* Provided data:

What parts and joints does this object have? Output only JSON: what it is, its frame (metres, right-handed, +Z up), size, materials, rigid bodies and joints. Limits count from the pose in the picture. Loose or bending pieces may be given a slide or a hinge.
* * *
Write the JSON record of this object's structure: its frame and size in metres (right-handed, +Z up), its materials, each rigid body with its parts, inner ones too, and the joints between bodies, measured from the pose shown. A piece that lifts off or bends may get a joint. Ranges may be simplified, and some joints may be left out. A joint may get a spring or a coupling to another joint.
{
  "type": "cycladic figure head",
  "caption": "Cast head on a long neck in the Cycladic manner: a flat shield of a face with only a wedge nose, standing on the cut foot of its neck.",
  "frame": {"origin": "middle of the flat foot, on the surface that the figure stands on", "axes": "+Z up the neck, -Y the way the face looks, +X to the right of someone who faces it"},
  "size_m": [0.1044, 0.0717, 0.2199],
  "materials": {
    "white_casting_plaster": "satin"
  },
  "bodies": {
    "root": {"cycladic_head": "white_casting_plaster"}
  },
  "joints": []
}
--
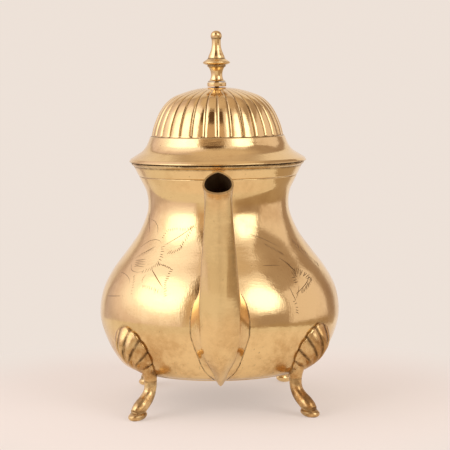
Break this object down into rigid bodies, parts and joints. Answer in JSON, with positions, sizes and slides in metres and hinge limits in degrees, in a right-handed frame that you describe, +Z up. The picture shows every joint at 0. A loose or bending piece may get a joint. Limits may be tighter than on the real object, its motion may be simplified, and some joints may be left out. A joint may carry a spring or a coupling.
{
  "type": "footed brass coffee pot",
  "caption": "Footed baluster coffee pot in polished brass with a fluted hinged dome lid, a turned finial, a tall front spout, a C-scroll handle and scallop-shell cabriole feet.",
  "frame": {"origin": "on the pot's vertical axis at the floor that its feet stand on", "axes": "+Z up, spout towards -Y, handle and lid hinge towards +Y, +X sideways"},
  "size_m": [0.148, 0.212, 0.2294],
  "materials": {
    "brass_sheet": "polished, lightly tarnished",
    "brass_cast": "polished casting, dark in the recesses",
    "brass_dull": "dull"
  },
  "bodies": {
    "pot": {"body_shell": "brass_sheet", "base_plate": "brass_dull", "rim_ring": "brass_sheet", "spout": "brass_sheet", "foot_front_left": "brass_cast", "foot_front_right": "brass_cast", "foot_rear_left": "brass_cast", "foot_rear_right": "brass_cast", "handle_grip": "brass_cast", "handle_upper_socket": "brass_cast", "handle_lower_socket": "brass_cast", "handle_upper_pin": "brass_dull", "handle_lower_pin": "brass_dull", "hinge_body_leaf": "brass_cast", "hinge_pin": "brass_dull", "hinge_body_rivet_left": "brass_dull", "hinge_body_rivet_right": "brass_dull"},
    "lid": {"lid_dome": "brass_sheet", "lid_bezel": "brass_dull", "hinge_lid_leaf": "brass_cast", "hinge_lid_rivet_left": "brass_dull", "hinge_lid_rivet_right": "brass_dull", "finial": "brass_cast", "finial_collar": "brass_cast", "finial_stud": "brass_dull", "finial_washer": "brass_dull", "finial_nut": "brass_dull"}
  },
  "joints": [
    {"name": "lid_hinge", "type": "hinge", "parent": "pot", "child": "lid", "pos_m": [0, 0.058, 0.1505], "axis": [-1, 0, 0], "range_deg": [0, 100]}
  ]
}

* Short problem: Scan the data above; copy every line where "bodies" appears.

* Answer to this problem:
What parts and joints does this object have? Output only JSON: what it is, its frame (metres, right-handed, +Z up), size, materials, rigid bodies and joints. Limits count from the pose in the picture. Loose or bending pieces may be given a slide or a hinge.
Write the JSON record of this object's structure: its frame and size in metres (right-handed, +Z up), its materials, each rigid body with its parts, inner ones too, and the joints between bodies, measured from the pose shown. A piece that lifts off or bends may get a joint. Ranges may be simplified, and some joints may be left out. A joint may get a spring or a coupling to another joint.
  "bodies": {
Break this object down into rigid bodies, parts and joints. Answer in JSON, with positions, sizes and slides in metres and hinge limits in degrees, in a right-handed frame that you describe, +Z up. The picture shows every joint at 0. A loose or bending piece may get a joint. Limits may be tighter than on the real object, its motion may be simplified, and some joints may be left out. A joint may carry a spring or a coupling.
  "bodies": {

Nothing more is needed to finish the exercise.